For me the game is great for trying to be thematic—it doesn’t always work—the winter apocalypse is bloody hard to get working, and mist won’t win the game on its own, but they create interesting works and themes and moods that the mechanics support, sometimes really well, sometimes poorly.
I'd call it a beta, honestly... It may be feature-complete, but it's so buggy and janky that I can't shake the feeling that it's just not
finished. Which bugs me, because I really do like it for the exact same reasons, and I'd
like to like it above and beyond that.
Also, talking shop... So far as I could garner, the trick to Winter's Scythe is 1): Prepping everything so that you can do a bunch of cooling in one lump sum, rather than trying to gradually shift the temperatures over time, and 2): Every ability BUT Death of the Sun.
Sure, Death of the Sun is the primary, central power to the name, but it's... Really not very powerful. The amount of cooling it causes, versus the cooldown requiring a colossal multi-front war to use effectively (which isn't sustainable in the slightest)...Yeah. It's free, so use it when you've got it, but you can't rely on it. It's the icing (hah) on the cake.
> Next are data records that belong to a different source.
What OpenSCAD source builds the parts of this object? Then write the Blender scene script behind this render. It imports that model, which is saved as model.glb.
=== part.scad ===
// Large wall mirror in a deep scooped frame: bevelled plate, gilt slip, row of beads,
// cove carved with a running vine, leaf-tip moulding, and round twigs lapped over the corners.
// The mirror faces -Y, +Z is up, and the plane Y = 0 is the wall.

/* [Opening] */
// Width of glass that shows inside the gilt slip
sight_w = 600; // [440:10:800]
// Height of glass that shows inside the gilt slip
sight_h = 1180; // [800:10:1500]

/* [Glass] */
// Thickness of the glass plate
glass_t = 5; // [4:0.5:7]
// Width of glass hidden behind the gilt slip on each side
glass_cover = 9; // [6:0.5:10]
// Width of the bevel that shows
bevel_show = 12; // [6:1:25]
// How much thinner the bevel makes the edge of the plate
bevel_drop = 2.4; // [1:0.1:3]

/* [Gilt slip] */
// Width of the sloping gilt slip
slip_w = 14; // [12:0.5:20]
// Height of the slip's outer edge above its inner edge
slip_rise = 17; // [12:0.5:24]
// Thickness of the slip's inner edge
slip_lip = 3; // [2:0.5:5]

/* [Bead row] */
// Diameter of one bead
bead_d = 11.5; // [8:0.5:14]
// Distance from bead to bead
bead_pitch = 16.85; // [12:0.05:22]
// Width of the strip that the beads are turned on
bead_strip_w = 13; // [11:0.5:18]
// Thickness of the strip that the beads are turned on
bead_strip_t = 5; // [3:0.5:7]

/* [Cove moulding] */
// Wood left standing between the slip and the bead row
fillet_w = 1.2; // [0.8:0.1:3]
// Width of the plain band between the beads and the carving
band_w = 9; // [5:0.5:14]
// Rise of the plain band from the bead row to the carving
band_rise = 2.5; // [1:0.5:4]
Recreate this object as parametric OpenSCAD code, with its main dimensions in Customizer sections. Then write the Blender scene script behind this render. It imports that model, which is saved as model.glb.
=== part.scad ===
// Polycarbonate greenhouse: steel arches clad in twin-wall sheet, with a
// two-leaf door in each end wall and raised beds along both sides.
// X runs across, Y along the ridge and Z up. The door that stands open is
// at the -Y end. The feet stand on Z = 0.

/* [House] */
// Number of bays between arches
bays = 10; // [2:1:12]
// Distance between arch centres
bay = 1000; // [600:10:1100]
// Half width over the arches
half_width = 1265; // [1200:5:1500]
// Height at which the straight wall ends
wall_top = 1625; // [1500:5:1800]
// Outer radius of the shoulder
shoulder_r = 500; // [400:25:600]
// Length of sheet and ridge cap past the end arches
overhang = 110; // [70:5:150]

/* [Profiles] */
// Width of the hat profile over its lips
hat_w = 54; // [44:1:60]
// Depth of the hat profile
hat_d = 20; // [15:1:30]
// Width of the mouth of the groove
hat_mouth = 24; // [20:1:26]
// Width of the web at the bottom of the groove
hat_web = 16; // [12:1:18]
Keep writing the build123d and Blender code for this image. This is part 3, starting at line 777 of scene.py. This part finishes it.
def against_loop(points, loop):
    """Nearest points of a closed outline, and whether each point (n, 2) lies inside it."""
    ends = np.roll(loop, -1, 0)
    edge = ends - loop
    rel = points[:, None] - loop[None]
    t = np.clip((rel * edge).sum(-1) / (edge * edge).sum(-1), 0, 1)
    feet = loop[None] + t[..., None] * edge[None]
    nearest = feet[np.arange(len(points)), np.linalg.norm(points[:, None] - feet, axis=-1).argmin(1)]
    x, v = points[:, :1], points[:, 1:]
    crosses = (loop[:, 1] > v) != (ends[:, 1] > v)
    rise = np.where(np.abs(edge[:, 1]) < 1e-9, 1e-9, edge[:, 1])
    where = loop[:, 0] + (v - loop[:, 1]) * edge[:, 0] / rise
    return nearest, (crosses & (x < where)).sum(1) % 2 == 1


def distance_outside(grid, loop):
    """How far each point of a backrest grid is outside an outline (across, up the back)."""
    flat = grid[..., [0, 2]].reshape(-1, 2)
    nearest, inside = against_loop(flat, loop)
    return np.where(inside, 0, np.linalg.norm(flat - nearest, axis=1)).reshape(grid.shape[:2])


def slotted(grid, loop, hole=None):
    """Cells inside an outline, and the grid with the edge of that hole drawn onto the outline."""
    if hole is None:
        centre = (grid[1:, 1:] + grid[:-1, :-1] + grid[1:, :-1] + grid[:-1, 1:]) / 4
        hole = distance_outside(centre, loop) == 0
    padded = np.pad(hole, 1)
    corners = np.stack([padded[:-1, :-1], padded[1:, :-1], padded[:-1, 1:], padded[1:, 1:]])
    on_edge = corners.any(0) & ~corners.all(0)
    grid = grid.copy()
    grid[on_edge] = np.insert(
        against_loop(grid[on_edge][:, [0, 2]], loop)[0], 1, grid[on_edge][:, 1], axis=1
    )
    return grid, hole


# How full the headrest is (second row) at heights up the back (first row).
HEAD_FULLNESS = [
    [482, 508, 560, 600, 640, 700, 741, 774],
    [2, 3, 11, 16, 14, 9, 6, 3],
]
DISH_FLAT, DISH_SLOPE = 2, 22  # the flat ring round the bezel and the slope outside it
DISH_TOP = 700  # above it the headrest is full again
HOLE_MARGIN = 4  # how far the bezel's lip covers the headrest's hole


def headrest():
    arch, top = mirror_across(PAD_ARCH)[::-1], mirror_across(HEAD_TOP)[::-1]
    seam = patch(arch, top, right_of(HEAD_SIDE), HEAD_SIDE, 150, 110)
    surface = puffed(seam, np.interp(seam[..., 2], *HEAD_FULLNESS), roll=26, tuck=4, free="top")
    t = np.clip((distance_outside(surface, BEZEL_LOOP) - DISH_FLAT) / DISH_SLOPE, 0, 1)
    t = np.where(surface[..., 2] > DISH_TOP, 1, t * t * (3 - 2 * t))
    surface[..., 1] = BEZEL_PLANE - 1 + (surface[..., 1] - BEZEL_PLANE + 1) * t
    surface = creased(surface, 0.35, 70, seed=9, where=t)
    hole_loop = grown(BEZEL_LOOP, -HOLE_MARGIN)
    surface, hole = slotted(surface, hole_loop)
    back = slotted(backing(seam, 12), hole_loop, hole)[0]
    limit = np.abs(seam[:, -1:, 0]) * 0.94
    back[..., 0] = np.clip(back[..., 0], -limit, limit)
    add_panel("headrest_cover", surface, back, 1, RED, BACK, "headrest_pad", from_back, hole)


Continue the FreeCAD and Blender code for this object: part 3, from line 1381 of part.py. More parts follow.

Instead, set up several broken nobles, preferably from rather populous (landed!) houses, and once they're all lined up start knocking them down one after the other with Ice in the Blood. The power you can cast on single battlegrounds can potentially also be very potent, but it relies on having a lot of neighboring locations. With just 1-2 land connections, it's kinda a whiff. If you've got 4-6 connections, it can crank a couple percentage points of cooling all by itself.
And the game's pretty much in the bag once you've got Runaway Catastrophe. But yeah, getting to the point where you're already at 12% cooling can be a pain.
All-names mode is, frankly, one of the best learning tools the game doesn't point you towards. It lets you work out not only what everything does, but also what powers synergize well. Without having to restart again and again with new name combos.